Tuesday, 16th October 2012.

Campaigners to bring back the railway line which ran through Haverhill are having another push to make some progress, with a special meeting planned next month.

The Cambridge to Colchester Rail Renewal project has invited MPs, council bosses and business organisations to a meeting on November the 16th, to try to get backing for an engineering feasibility study.

A pre-feasibility study was successfully completed some years ago, and in 2004 the first part of a full feasibility study, the market research, produced a positive result, with 72 per cent of people saying they would use the railway.

Now the second phase, engineering, needs to be done at an estimated cost of £46,000.

The group gathered the largest ever petition in favour of renewing a railway in Britain, signed by 12,000 people in 2002.

Before the meeting, which is in Haverhill on November 16, the group will be offering local people the chance to have their say at a market stall in the town's high street on Saturday, October 27.

Before 1967 you could travel by train from Cambridge to Colchester via Haverhill and Sudbury, but the rail-link between Cambridge and Sudbury was closed that year.

The group is putting forward the following arguments in favour of rail renewal:
 Between 1967 and 2012 the population along the route has grown by 75,000 (most notably in Haverhill (from 8,500 to 23,000);
 Industry, business and technology are expanding in the estates of towns and cities;
 There is much public demand - a petition (2002) gained over 12,000 signatures, mainly in Haverhill.
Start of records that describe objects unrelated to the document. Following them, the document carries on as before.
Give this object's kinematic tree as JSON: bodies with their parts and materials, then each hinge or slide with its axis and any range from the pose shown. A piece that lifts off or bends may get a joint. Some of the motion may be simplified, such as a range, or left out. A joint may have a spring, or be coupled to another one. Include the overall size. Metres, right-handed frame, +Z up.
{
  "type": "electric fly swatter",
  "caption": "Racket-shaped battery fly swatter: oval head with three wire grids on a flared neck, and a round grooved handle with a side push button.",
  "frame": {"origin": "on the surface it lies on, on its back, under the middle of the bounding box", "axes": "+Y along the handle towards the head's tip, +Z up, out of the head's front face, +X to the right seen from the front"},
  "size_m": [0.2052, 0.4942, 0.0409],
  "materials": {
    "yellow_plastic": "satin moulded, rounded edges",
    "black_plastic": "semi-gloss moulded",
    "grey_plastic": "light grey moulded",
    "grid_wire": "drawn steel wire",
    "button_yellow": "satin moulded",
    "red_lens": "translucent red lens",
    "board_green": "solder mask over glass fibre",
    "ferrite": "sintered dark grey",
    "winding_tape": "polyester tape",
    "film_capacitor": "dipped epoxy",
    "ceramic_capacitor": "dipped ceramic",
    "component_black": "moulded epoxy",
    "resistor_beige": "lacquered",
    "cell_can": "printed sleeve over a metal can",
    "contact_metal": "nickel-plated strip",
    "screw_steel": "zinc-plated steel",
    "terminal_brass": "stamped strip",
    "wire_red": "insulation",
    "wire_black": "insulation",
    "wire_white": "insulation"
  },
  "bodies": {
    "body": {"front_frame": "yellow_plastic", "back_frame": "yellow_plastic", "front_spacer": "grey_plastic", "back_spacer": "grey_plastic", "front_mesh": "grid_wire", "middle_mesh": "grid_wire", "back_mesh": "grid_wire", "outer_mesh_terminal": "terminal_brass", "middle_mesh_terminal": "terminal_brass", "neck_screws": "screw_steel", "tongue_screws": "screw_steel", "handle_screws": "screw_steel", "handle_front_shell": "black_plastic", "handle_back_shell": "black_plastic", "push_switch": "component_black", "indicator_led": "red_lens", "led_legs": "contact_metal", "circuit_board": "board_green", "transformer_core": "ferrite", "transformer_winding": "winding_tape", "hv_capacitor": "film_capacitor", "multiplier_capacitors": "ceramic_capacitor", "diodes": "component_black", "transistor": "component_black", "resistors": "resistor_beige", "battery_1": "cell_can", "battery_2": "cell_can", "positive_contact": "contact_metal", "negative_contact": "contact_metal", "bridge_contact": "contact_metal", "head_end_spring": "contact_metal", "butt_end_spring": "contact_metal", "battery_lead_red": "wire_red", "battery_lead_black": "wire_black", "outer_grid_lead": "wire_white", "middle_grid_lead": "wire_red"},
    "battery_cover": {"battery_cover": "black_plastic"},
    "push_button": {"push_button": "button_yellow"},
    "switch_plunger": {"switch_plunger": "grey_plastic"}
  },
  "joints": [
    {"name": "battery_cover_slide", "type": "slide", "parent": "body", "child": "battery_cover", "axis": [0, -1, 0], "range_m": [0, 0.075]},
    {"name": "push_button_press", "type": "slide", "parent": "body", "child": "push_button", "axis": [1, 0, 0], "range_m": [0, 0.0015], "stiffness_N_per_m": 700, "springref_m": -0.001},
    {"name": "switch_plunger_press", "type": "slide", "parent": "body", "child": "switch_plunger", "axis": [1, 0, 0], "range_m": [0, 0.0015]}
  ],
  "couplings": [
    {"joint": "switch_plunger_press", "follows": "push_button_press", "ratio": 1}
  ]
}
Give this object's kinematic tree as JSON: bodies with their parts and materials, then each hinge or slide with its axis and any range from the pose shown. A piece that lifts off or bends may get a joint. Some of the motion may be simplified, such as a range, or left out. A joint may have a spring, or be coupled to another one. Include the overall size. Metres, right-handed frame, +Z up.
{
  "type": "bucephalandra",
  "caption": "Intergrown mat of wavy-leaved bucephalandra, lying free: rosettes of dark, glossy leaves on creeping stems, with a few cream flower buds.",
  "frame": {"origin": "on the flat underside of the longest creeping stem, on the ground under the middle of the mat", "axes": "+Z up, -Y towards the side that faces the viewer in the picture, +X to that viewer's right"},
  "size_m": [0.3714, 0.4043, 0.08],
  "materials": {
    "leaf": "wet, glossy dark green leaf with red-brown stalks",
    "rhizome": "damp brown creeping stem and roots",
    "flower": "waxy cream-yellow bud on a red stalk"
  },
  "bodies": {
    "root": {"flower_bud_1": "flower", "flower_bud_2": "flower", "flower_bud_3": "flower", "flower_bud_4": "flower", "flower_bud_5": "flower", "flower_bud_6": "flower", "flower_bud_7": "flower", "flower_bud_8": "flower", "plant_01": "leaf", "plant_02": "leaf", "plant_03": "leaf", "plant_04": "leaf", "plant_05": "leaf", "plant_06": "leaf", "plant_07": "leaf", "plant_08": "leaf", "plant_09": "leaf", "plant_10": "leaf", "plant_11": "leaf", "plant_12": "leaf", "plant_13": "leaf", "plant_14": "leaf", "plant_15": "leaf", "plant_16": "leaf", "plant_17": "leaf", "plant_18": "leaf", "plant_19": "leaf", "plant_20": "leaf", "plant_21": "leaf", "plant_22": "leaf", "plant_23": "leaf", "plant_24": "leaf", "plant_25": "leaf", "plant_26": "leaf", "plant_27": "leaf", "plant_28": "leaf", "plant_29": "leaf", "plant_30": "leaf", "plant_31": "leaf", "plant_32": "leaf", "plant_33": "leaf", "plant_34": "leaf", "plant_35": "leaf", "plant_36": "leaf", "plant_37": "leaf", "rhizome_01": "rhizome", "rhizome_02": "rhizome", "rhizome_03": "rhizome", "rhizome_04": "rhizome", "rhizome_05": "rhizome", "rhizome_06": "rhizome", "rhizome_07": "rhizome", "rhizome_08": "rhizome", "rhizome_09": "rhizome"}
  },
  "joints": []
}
This was the biggest number ever for a rail project.
 Market Research (2004) found over 72 per cent wishing to use a railway (Cambridge-Haverhill); there was a steady increase in passengers on the Sudbury to Marks Tey section and on other lines in the region (Witham-Braintree, and Norwich-Cambridge for example).
 There is a need for safer, speedier and more environmentally-friendly passenger and freight transport to ease congestion and reduce accidents on the A1307 and A14 and to develop freight traffic from Felixstowe.
 A re-instated railway would link into the national rail network, and be the best 'highway' from Haverhill to the outside world, including London, Stansted Airport, the Midlands and North, and the North Sea ports for continental Europe - as well as joining the 'East-West' Railway, linking Oxford and Cambridge, which is gradually taking form, and which would give fresh travel and commercial opportunities to the community;
 The Association of Train Operating Companies placed Haverhill on its list of towns in need of a railway and rail-station (2009);
 A past study showed that a full standard-gauge railway could be re-instated, albeit with diversions, where the former route has been built over.

A full engineering study is now needed to discover the options for rail renewal. The cost of the study would be around £46,000.

The Rail Project can contribute £3,000 towards this figure, and they plan to request funding from national and local government and from businesses and rail organisations to meet the total.